The Redbird Report - 02/24

Before he spoke to his team on the first full day of spring training, manager Tony La Russa said he talked to other coaches or managers who had been in a similar position of trying to repeat titles.

"The most common advice I got was that we're not in the business of defending a championship," La Russa said. "It's all about a brand-new competition. We're exactly where we were last year.

"I really don't think our situation has changed much because we've been a good club for several years, and I think clubs have respected us for several years.

"So I don't think anybody is going to set their rotation up any more than they have in the past. You've got everybody you've got to beat, and you can't concentrate on one club. It's just about ourselves. We're going to have fans congratulating us every day. And we just need to make sure that works for us and not against us."

On the two days before the first full-squad workout, La Russa had been a guest of owner Bill France at the Daytona Speedway to watch the Daytona 500 and then served as a guest speaker to coach Billy Donovan's University of Florida basketball team.

Pertaining to Daytona and the spectacle that it has become, La Russa said, "The Daytona 500 makes the World Series look like a 'B' game in the morning."

As for his speech to the defending national champion Gators, La Russa quipped, "I told them the same thing I say here. Get so far ahead that the coach can't screw it up."

Cardinals shortstop David Eckstein, a Florida alumnus, had set up La Russa's meeting with Donovan.

WHERE, WHEN: Roger Dean Stadium, Jupiter, Fla. First exhibition game is Feb. 28 against the Marlins.


--LHP Mark Mulder, who is scheduled to return in July after rotator cuff surgery last September, said he thought his shoulder problems might even stem to the end of the 2004 season, before the Cardinals acquired him from Oakland for RHPs Danny Haren and Kiko Calero.

"I didn't think anything was wrong at the time," Mulder said. "I wasn't throwing correctly, but I never would have imagined needing surgery. "It didn't necessarily hurt to pitch. It felt weak."

--OF Rick Ankiel is back for his 10th spring training with the Cardinals. He is an outfielder now after his pitching career flamed out, and he's attempting to return after missing yet another season due to injury (knee surgery) last year.

"I'm still pretty young. I'm only 27," Ankiel said. "It seems a lot of guys are making it to the big leagues when they're 26 or 27. I don't think my window's closing."

Ankiel, in his first full season as an outfielder in 2005, hit 21 homers in 321 at-bats at Class A and Double-A.

--3B Scott Rolen said his focus this camp is on baseball, rather than how his shoulder feels. Rolen is another year removed from the multiple surgeries he had on his left shoulder in 2005.
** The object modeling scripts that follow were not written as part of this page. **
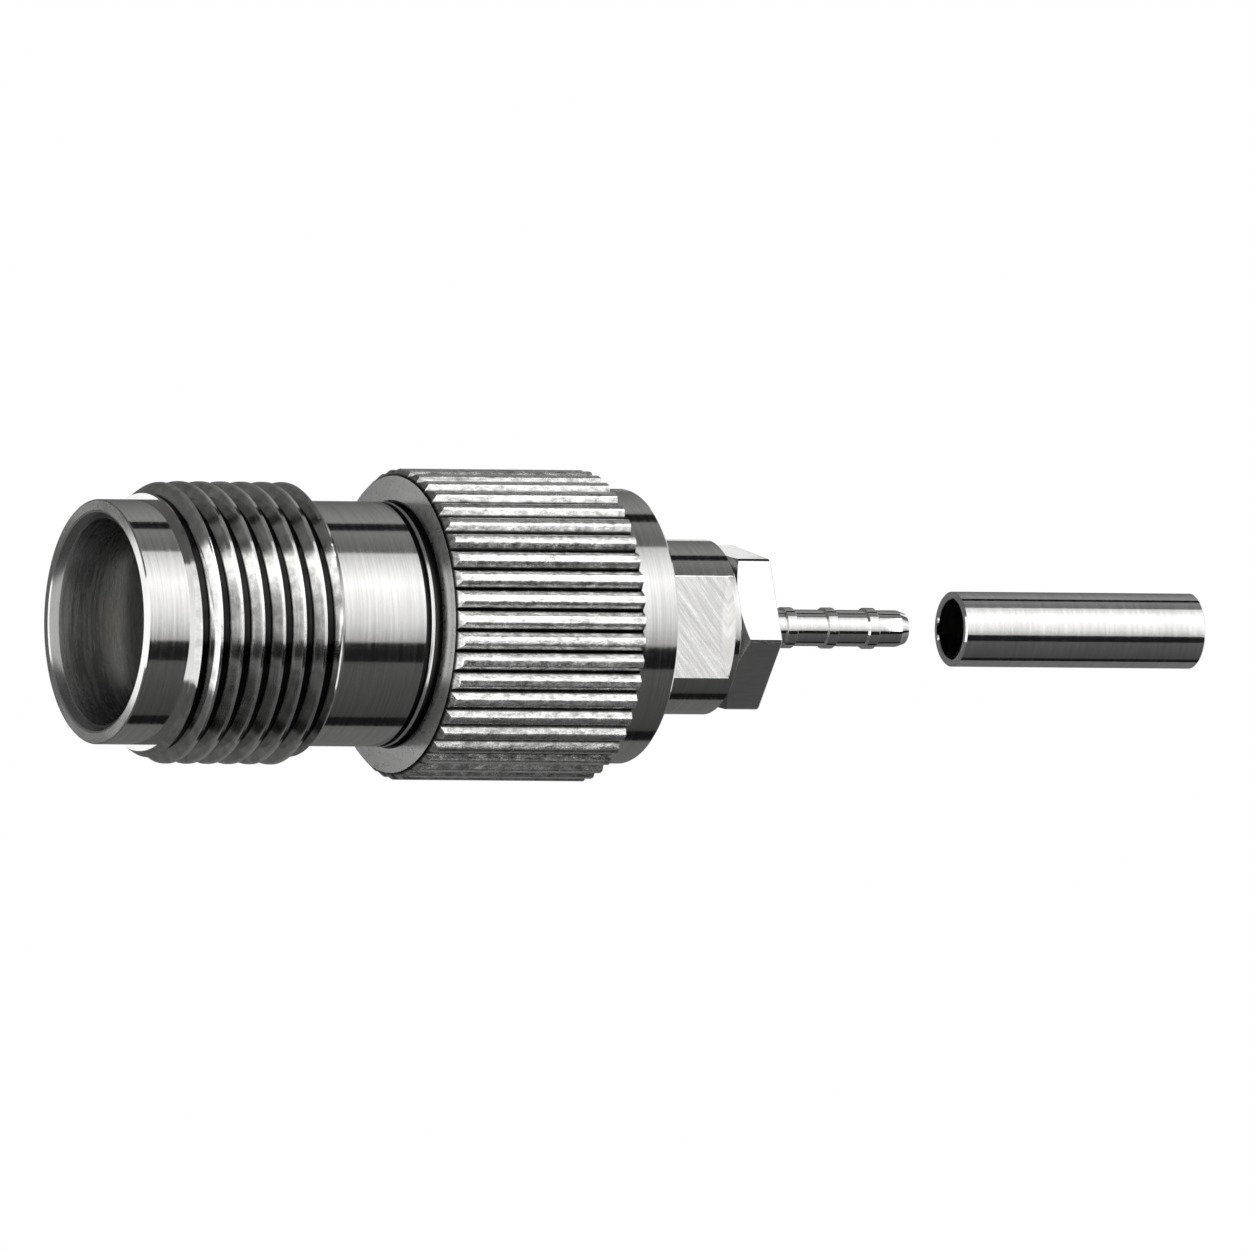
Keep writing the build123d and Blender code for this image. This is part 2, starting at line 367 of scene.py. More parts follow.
# %% [markdown]
# ## Rings round the axis
#
# A turned piece could be a curve with the Screw modifier, but here some rings aren't round: the
# neck has two flats and the nut is a hexagon. So a ring is a distance along the axis and a radius, and
# the radius may be one number or a value for each angle. Angle 0 faces the front and 90 degrees is
# up. A turner breaks every edge, because a sharp one cuts and wears, and that small slope is what
# catches the light, so each corner of an outline is cut off by a few hundredths of a millimetre.
#
# The finish goes by the surface, as each is left by another tool. A stretch of the axis and of the
# radius is enough to say which faces of a turned piece are meant.

# %% Ring helpers
merge_distance = 0.0004 * MM
sliver = 0.0002 * MM
sharp_angle = math.radians(24)


def broken(outline, width=0.03, closed=True):
    """The outline with each corner cut off, by at most a third of the edges that meet there."""
    points = [Vector(p) for p in outline]
    made = []
    for i, here in enumerate(points):
        if not closed and i in (0, len(points) - 1):
            made.append(tuple(here))
            continue
        before = points[i - 1] - here
        after = points[(i + 1) % len(points)] - here
        step = min(width, before.length / 3, after.length / 3)
        made.append(tuple(here + before.normalized() * step))
        made.append(tuple(here + after.normalized() * step))
    return made


def even_angles(count):
    """Angles in degrees, evenly spaced from 0."""
    return np.arange(count) * 360.0 / count


def ring_points(x, radius, angles, height=axis_at):
    """Points of one ring, in metres."""
    turn = np.radians(angles)
    away = np.broadcast_to(np.asarray(radius, float), turn.shape) * MM
    along = np.broadcast_to(np.asarray(x, float), turn.shape) * MM + mouth_at
    return np.stack([along, -away * np.cos(turn), height + away * np.sin(turn)], axis=1)


def new_object(name, mesh, *materials):
    """An object at the origin, in the scene, with these materials."""
    made = bpy.data.objects.new(name, mesh)
    bpy.context.scene.collection.objects.link(made)
    for material in materials:
        mesh.materials.append(material)
    return made


def turned_piece(name, rings, angles, *materials, closed=True):
    """Object through (x, radius) or (x, radius, angles) rings, last joined to first if closed."""
    count = len(angles)
    points = [ring_points(ring[0], ring[1], ring[2] if len(ring) > 2 else angles) for ring in rings]
    faces = []
    for i in range(len(rings) if closed else len(rings) - 1):
        here, there = i * count, (i + 1) % len(rings) * count
        for j in range(count):
            k = (j + 1) % count
            faces.append((here + j, here + k, there + k, there + j))
    mesh = bpy.data.meshes.new(name)
    mesh.from_pydata(np.concatenate(points).tolist(), [], faces)
    return new_object(name, mesh, *materials)


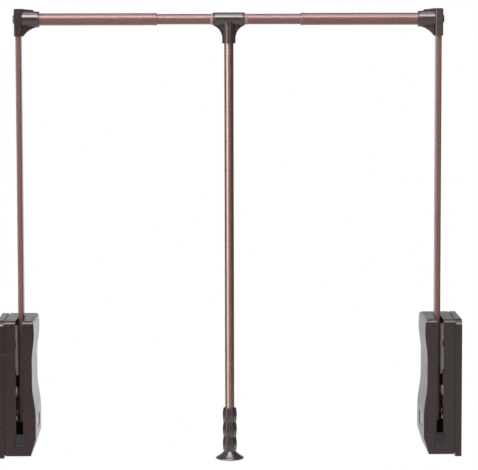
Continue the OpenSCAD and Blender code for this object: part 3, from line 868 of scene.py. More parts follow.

"When I came to spring last year, I was still hurt, still rehabbing," he said. "I didn't have to miss any drills, but I was basically starting over."

--LHP Ricardo Rincon said he has felt no pain or soreness in his surgically repaired left shoulder and elbow. "Everything feels good," he said. "I've thrown every pitch. It feels normal."

--OF John Rodriguez hit .301 in part-time duty last year but will have to fight for a roster spot this year, especially if the Cardinals keep 12 pitchers and only 13 position players. "He can be a power bat off the bench, if that's what he wants to be," said manager Tony La Russa, mindful that Rodriguez, hampered by a bad shoulder, hit only two homers last year.

BY THE NUMBERS: 2 -- Number of hits prospective starter Braden Looper has in 10 career at-bats over 572 games.

QUOTE TO NOTE: "I've felt good about our team since 2000. I feel as good about this team as those teams." -- Cardinals chairman Bill DeWitt Jr.